### DATASET ###

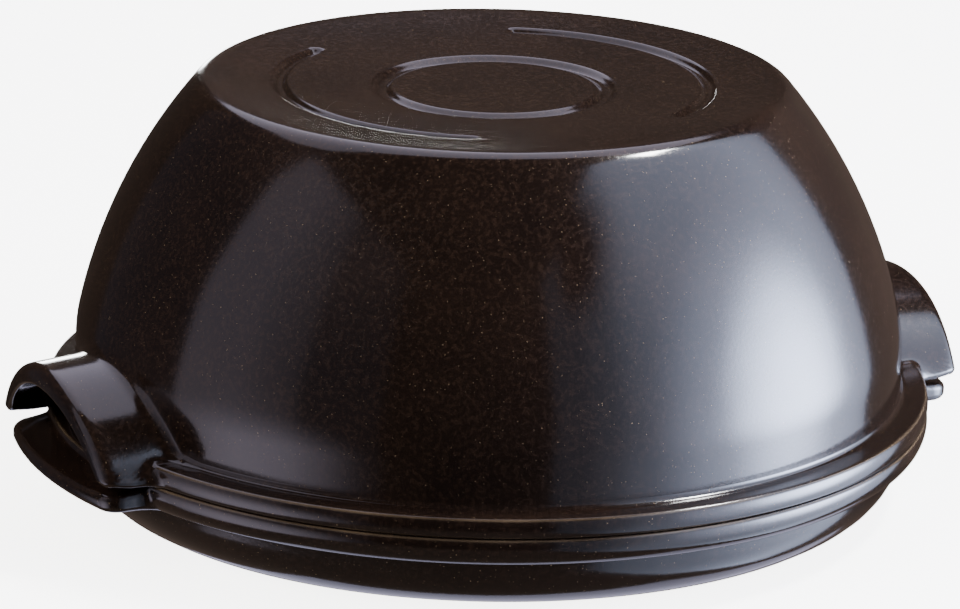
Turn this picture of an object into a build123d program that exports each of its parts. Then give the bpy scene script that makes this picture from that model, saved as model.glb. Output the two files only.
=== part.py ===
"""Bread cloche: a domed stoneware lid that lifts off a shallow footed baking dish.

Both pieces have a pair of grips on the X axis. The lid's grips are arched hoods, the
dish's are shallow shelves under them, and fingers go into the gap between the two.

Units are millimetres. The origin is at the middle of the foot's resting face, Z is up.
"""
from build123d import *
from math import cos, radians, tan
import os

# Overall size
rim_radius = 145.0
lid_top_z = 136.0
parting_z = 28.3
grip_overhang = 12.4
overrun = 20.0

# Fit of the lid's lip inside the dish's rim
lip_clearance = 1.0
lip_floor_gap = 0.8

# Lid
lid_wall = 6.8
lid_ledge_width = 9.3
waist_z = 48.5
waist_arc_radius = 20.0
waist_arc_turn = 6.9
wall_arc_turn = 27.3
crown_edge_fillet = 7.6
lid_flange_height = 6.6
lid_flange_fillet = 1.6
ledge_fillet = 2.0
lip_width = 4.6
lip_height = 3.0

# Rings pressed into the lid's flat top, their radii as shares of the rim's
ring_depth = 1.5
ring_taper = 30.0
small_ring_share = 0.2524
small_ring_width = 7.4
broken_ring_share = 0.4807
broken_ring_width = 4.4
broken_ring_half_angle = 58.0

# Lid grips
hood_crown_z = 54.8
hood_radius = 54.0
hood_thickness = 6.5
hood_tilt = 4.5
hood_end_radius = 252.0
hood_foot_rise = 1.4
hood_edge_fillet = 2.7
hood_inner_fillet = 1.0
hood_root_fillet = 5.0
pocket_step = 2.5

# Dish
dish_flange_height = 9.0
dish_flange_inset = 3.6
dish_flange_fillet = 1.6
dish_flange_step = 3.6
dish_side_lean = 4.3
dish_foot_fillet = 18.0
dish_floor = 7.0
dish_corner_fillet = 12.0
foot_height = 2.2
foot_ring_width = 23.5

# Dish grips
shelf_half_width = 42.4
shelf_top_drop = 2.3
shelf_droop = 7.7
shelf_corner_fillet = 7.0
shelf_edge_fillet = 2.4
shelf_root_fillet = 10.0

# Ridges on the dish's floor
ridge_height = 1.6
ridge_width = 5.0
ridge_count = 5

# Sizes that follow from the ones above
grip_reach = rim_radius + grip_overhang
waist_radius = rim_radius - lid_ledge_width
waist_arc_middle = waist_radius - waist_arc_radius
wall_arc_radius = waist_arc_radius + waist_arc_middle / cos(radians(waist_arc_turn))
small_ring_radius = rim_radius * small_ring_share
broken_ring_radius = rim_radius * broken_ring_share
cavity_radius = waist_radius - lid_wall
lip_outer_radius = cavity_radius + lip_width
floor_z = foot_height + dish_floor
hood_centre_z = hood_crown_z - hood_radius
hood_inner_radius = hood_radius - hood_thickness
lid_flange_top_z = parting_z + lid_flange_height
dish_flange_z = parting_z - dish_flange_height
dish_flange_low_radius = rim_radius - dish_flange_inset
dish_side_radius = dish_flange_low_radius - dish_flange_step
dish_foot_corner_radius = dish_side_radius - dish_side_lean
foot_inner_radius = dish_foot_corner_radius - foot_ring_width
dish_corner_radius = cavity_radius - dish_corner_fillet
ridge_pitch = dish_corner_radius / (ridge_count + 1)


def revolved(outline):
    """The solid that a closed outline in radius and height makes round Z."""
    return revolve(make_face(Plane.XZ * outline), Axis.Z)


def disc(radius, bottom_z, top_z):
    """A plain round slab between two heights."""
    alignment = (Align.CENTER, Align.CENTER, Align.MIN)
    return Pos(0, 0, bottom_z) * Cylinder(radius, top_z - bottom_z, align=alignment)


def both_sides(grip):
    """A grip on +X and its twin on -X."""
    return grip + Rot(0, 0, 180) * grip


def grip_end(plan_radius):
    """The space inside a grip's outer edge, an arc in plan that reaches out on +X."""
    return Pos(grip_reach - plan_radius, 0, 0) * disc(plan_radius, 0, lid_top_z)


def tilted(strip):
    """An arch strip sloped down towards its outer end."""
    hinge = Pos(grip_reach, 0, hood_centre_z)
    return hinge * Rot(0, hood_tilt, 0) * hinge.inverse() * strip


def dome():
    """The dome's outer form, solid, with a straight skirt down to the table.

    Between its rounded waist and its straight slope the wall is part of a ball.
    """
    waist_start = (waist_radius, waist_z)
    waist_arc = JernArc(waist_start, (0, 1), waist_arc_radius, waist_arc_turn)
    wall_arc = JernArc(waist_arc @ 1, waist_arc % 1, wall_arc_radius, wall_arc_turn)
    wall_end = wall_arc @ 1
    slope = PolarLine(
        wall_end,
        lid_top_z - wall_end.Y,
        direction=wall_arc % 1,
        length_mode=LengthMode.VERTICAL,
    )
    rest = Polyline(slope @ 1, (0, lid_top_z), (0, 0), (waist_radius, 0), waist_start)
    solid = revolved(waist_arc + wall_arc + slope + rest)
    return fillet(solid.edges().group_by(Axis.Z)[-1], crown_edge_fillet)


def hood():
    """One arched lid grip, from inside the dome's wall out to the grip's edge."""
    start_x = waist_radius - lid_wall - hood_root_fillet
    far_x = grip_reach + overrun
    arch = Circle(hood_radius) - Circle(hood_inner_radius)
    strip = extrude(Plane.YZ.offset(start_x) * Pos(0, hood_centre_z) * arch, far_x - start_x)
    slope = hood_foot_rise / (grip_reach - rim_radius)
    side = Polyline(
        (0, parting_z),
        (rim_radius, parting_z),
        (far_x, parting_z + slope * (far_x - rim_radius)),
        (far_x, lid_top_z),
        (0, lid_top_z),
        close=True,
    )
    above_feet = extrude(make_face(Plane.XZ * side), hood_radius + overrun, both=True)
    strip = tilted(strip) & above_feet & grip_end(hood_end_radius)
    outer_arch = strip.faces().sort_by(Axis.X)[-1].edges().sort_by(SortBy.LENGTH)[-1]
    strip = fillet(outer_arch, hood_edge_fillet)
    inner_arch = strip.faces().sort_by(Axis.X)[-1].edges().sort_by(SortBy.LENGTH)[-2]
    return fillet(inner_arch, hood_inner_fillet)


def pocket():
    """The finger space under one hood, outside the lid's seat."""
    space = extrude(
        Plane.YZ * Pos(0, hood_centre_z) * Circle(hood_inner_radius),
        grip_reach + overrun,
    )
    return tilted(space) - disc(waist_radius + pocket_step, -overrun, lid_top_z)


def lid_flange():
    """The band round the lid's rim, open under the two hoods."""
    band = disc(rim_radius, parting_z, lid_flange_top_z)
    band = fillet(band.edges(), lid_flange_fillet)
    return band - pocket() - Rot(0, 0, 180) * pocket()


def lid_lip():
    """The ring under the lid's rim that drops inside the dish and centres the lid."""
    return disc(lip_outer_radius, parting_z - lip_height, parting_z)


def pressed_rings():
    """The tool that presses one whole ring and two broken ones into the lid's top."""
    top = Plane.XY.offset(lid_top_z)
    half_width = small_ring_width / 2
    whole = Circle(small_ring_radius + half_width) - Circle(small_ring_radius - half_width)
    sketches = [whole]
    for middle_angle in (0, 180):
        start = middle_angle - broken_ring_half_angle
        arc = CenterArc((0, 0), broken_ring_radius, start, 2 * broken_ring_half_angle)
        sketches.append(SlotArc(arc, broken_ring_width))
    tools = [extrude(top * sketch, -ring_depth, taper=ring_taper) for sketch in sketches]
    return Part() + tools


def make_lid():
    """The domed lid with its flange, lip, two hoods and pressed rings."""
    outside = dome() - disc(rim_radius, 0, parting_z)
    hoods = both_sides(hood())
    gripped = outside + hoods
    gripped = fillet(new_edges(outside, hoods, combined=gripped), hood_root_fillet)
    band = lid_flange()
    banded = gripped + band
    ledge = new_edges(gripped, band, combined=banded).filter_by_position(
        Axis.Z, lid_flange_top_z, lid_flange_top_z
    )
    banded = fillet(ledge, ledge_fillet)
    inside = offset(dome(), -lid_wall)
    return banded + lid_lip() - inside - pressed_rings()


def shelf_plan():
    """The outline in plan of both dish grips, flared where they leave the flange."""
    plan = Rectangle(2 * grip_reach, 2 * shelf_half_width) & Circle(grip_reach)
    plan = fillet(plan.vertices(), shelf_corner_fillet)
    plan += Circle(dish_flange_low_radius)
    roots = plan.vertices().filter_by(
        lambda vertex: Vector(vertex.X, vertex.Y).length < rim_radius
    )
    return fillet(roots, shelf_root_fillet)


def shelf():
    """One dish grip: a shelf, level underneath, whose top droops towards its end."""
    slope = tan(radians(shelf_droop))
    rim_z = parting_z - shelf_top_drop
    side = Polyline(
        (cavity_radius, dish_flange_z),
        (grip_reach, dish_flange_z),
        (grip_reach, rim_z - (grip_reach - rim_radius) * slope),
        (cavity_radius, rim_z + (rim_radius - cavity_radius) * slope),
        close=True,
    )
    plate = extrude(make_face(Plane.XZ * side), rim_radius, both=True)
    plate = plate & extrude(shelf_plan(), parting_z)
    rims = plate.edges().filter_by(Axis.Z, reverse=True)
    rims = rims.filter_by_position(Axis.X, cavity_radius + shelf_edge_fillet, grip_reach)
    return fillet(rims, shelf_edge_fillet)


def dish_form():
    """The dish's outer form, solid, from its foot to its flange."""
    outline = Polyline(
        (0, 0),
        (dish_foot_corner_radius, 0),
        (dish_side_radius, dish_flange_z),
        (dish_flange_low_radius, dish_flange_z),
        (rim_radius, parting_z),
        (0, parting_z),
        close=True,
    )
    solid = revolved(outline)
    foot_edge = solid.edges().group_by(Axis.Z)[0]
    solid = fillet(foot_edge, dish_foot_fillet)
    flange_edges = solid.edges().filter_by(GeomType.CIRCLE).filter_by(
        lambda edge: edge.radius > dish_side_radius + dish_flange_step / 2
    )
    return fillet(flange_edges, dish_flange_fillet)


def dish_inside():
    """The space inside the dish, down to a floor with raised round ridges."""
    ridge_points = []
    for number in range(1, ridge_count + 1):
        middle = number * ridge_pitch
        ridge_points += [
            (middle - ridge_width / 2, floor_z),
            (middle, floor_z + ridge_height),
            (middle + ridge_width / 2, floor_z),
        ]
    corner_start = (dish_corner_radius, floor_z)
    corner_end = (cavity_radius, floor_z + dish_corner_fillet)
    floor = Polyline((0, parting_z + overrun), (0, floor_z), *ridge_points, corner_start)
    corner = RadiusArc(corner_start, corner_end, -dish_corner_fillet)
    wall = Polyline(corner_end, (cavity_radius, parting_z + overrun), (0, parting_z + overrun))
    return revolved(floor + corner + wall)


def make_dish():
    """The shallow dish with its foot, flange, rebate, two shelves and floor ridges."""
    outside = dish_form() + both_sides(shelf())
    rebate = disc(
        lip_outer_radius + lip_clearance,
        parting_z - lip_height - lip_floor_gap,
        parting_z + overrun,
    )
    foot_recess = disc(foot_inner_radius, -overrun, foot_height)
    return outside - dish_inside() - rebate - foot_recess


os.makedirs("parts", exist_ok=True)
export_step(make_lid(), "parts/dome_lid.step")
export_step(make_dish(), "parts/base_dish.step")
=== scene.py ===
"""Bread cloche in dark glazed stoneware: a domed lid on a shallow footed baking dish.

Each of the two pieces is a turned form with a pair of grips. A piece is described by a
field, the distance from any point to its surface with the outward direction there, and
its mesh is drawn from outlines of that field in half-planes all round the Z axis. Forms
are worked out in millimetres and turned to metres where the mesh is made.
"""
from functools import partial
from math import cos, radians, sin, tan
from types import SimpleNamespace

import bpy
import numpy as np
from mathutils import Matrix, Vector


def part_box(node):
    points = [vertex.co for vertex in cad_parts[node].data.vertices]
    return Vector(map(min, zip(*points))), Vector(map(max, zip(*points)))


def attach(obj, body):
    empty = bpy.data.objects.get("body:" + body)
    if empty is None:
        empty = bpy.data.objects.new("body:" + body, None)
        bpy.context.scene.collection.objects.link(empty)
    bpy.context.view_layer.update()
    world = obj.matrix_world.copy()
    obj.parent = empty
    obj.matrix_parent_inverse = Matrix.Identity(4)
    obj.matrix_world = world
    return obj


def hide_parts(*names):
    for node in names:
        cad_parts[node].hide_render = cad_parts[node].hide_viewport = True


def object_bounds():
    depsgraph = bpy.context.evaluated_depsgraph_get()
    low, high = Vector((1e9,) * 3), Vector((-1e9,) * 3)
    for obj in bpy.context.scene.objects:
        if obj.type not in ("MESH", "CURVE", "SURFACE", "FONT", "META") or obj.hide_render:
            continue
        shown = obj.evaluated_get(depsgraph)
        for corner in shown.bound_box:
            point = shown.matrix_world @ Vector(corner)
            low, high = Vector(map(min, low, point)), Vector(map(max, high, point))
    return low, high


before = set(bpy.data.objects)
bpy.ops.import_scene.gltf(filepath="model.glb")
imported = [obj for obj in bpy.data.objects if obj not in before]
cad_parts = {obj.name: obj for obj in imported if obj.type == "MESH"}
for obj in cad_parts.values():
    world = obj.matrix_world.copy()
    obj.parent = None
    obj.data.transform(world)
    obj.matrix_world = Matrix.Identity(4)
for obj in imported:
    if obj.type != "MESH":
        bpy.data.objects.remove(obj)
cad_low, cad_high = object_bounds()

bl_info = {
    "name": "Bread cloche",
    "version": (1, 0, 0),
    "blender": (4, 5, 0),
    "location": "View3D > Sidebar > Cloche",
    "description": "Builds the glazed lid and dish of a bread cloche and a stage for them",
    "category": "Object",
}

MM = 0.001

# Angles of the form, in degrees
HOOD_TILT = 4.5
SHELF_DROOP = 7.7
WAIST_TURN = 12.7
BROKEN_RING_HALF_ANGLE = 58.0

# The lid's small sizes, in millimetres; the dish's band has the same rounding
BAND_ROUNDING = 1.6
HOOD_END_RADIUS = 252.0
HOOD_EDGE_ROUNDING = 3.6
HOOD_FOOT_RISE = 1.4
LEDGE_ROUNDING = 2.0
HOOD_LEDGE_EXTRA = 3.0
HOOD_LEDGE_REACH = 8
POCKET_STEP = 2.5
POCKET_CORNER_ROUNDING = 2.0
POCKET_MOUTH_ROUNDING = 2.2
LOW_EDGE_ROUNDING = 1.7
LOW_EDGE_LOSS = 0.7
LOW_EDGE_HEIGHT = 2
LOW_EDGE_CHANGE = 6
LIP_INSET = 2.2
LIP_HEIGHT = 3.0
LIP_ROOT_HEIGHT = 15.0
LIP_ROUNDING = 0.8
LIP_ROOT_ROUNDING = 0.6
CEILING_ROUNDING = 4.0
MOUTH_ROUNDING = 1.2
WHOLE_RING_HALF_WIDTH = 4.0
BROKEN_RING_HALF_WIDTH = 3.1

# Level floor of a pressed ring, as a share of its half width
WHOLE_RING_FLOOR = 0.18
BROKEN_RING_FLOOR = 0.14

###
### DATASET ###

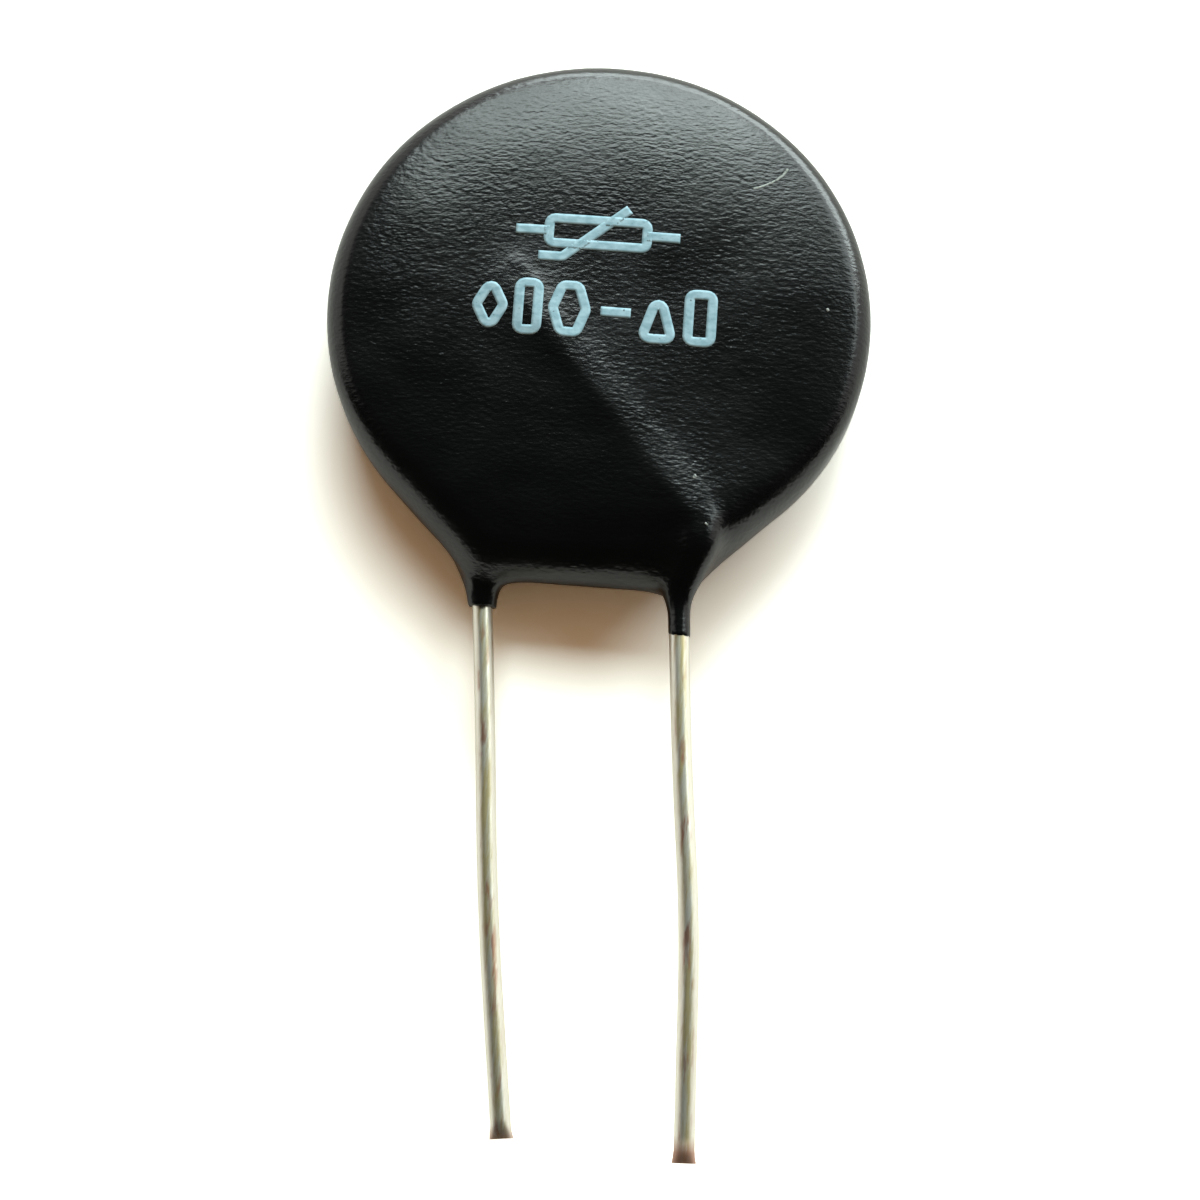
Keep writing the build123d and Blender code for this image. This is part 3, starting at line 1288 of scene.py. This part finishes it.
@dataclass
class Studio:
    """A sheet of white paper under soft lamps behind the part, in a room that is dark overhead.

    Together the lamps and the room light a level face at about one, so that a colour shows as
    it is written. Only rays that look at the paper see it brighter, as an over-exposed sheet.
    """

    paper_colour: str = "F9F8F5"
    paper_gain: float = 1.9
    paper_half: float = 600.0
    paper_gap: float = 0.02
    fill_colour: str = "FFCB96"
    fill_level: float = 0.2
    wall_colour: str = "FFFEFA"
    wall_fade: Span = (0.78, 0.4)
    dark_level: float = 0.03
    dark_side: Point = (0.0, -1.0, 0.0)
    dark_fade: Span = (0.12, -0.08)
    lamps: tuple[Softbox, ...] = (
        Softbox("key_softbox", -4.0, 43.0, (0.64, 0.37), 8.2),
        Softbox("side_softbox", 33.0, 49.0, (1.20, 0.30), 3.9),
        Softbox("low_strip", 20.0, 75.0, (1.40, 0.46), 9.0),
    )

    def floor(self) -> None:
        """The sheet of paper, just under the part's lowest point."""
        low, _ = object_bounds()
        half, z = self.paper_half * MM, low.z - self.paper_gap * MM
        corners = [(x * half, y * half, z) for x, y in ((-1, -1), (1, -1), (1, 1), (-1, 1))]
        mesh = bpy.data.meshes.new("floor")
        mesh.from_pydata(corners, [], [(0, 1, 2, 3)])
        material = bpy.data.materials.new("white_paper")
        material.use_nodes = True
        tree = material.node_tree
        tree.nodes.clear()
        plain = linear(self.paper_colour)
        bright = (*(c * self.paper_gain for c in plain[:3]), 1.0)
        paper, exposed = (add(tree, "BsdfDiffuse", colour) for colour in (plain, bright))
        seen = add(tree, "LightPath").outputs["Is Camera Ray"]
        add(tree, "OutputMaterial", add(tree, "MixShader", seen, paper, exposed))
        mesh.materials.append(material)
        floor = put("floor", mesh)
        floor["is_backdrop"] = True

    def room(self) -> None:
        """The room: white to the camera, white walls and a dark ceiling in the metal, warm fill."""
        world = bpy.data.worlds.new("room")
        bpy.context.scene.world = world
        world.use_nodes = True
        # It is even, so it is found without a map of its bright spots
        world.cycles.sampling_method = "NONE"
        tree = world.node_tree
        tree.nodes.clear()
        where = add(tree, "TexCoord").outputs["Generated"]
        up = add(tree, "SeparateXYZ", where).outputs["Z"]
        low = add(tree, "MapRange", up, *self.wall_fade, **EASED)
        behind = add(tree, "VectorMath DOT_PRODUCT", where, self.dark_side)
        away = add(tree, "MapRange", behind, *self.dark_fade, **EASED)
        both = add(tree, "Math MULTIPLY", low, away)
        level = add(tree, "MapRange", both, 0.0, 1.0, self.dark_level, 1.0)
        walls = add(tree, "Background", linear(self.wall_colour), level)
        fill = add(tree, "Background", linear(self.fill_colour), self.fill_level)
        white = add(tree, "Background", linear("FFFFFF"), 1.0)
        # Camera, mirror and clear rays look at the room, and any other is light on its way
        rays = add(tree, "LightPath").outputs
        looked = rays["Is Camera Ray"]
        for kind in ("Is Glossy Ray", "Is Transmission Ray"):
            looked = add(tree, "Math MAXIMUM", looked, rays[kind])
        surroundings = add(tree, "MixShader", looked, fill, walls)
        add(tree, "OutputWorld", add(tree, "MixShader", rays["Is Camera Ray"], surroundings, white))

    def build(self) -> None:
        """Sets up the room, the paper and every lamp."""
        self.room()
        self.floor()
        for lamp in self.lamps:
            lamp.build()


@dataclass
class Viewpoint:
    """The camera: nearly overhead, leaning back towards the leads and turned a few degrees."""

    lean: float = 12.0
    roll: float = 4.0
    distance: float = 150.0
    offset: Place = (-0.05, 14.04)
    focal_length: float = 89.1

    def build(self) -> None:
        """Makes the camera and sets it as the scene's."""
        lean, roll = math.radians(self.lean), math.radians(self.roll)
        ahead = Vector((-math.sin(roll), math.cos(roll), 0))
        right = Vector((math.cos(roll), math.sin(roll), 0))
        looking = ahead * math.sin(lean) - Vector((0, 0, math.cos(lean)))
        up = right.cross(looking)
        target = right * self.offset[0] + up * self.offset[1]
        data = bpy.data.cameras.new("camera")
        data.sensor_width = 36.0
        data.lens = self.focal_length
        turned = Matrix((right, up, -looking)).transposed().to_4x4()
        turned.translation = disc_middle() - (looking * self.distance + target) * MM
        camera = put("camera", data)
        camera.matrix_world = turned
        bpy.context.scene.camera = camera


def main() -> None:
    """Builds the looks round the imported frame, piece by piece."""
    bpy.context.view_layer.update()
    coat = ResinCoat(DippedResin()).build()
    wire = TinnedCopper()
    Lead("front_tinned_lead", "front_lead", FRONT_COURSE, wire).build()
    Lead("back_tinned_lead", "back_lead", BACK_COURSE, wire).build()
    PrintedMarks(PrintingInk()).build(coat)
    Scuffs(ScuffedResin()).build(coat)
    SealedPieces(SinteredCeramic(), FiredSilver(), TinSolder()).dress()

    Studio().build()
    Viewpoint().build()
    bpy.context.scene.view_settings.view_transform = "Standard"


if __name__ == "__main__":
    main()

###

GIVEN REQUEST:
Taking the material above, extract exactly and only the lines from the line with "Turn this picture" to the line with "lip_floor_gap = 0.8", inclusive of both.

SOLVED PROBLEM:
Turn this picture of an object into a build123d program that exports each of its parts. Then give the bpy scene script that makes this picture from that model, saved as model.glb. Output the two files only.
=== part.py ===
"""Bread cloche: a domed stoneware lid that lifts off a shallow footed baking dish.

Both pieces have a pair of grips on the X axis. The lid's grips are arched hoods, the
dish's are shallow shelves under them, and fingers go into the gap between the two.

Units are millimetres. The origin is at the middle of the foot's resting face, Z is up.
"""
from build123d import *
from math import cos, radians, tan
import os

# Overall size
rim_radius = 145.0
lid_top_z = 136.0
parting_z = 28.3
grip_overhang = 12.4
overrun = 20.0

# Fit of the lid's lip inside the dish's rim
lip_clearance = 1.0
lip_floor_gap = 0.8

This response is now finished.